Most club DJs work nights and weekends, especially Thursday through Saturday, so if you’re set on becoming a DJ prepare for sleep deprivation.
Skills and Requirements
Radio DJs also have a lot of “homework” to do. They’re expected to be abreast of current events, new movies and fresh albums and this means preparation. They also have to monitor their competition, follow popular TV shows and be capable of talking about all this things on the air.
Technical skills are also a prerequisite. Operating the sound systems, mixers and turntables isn’t as easy as it seems. Most DJs are self-taught, despite the fact that certain schools and classes exist.

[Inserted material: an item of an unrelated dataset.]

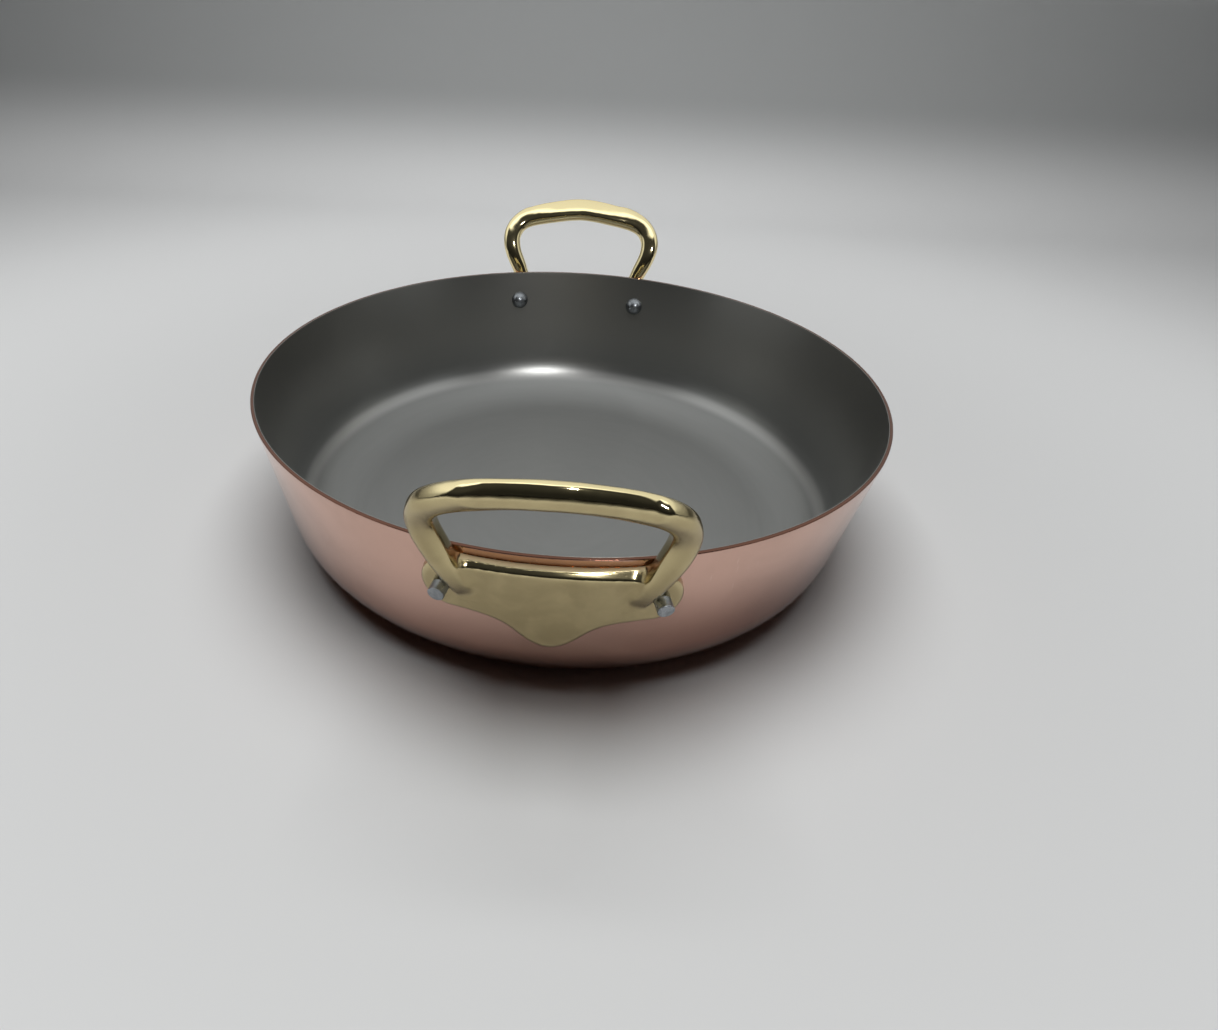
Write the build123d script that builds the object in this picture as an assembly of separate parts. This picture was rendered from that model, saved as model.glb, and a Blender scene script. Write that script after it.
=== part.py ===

Aside from actually mixing, DJs are also expected to have production experience (especially if they hope to create original tracks).
Here are some of the essential skills that a DJ requires to succeed in his chosen field:
- Technical know-how
- Excellent communication
- Networking and social media abilities (to grow their fan base)
- Songwriting skills
- Production experience
- Easy-going personality
Most club DJs don’t have fixed salaries and they depend on gigs for their monthly and yearly income. Networking is therefore an essential factor. Competition is also fierce among DJs. When you’re just starting out, expect clubs and bars to ask you to play sets for free before offering to pay you for a gig. They argue that it’s the way they get to know new DJs and learn more about their audience, play style and work ethic.
But despite the hurdles, being a DJ is fulfilling. There’s nothing like the feeling of bringing joy to a room full of people.
“The best thing about being a DJ is making people happy. There is nothing like seeing people get up from a table to dance or the expression on their face when they hear a song they love,” Chelsea Leyland.